Intel Corp. global supplier manager Michele Harper during the panel said that "customer satisfaction" scores act as a balance to the cost-savings goals given to meetings management providers. Intel outsources all of its meeting planning needs.
"I do an audit on each region on a sample size of 10 percent," Harper explained. "Absolutely, I think we can have a middle ground."
Pamela Wynne, former meeting manager for Educational Testing Service and current vice president of client services for meetings management firm EMCVenues, told The Transnationalany strategic role for a corporate meeting manager--be it cost containment or meetings effectiveness--is a "great start" for a new policy initiative.
"In Europe, they've just had more successes by going at it from the meetings effectiveness angle," Wynne said. "Some areas are not as focused on cost."
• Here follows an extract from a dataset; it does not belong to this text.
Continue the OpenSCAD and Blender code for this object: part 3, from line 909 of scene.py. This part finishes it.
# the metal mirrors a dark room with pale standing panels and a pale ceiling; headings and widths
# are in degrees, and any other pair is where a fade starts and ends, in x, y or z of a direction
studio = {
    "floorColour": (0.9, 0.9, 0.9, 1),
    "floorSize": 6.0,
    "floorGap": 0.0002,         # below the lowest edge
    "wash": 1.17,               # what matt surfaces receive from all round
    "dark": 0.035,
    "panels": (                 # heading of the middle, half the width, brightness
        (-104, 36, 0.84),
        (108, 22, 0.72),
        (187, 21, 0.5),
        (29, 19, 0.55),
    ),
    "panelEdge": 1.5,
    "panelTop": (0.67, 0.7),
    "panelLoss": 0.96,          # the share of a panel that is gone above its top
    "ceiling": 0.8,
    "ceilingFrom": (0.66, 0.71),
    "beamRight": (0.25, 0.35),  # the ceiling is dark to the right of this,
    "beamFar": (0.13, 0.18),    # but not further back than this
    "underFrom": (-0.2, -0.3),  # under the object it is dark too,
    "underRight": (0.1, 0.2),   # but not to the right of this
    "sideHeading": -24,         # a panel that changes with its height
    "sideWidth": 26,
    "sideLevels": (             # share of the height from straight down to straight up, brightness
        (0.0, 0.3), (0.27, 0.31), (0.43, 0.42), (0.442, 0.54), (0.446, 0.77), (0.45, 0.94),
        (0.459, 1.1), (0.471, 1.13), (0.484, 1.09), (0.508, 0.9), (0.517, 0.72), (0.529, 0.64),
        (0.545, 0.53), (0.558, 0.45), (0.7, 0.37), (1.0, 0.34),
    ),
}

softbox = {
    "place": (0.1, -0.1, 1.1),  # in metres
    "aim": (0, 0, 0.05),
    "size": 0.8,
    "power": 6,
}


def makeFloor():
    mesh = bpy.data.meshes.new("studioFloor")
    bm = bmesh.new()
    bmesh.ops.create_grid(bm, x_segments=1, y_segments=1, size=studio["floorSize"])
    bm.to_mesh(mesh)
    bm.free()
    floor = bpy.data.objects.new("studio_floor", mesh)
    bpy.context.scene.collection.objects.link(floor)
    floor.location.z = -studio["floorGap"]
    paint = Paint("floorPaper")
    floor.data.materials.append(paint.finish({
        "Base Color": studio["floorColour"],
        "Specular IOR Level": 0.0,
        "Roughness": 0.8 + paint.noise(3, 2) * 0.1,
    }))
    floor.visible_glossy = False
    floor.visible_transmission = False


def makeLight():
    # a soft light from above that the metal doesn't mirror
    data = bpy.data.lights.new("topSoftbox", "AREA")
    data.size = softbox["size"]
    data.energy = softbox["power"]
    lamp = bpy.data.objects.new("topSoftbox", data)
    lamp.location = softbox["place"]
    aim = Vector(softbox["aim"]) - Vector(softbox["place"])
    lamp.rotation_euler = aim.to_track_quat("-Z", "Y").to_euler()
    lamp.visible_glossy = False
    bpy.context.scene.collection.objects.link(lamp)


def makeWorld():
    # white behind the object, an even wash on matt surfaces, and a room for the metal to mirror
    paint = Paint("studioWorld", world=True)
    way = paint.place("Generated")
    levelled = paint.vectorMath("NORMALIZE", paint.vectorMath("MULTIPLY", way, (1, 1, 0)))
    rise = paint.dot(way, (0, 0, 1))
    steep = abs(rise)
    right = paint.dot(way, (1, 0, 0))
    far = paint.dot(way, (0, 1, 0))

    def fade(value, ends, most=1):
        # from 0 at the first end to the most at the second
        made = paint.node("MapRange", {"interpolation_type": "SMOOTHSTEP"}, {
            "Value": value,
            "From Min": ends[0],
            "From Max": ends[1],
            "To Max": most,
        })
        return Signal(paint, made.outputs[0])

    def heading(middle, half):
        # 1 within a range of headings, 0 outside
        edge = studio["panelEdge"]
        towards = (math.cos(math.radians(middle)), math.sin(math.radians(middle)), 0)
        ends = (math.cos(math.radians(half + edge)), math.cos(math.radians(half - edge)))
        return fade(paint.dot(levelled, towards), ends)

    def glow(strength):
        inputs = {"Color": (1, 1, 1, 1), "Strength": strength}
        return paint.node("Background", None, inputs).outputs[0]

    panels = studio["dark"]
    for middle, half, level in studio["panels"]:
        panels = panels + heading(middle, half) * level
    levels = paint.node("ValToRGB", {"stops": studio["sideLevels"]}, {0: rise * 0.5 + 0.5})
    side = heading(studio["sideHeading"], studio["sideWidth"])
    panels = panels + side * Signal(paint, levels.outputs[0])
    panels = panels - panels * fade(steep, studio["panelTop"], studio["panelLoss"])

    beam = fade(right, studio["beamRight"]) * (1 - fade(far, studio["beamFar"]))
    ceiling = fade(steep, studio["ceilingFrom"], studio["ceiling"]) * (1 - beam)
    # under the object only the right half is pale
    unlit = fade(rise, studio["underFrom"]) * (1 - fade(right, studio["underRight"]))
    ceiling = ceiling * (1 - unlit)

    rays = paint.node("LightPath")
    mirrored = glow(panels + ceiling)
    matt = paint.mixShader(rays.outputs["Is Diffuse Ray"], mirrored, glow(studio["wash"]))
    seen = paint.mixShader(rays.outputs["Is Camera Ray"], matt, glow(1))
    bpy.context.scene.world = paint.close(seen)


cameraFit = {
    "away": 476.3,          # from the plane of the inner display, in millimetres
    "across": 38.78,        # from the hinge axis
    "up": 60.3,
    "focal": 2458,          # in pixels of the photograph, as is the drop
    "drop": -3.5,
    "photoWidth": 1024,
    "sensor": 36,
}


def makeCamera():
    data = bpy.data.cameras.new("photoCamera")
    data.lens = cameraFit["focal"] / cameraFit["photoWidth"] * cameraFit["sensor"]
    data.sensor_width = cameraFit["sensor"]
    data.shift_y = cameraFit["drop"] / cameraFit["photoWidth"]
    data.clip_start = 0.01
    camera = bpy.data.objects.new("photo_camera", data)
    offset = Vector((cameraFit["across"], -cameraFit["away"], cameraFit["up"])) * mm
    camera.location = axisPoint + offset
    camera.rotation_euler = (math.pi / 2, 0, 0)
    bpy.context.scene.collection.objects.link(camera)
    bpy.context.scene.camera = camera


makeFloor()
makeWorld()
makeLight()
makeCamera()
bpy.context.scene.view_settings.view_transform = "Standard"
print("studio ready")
Multinational companies that are launching meeting management programs in Europe would be best served by emphasizing services and benefits for meeting stakeholders, she added. Examples of successful programs, where equal quality was achieved with greater cost savings, go a long way in the European market.
"In dealing with European colleagues, they could never tell another department in their company that they were 'wrong,' " Wynne said. "It was just a level of respect. I think it's a much more European way of doing things by showing them through successes, or going at it from a standpoint of saying, 'Let us show you what we can do' as a service."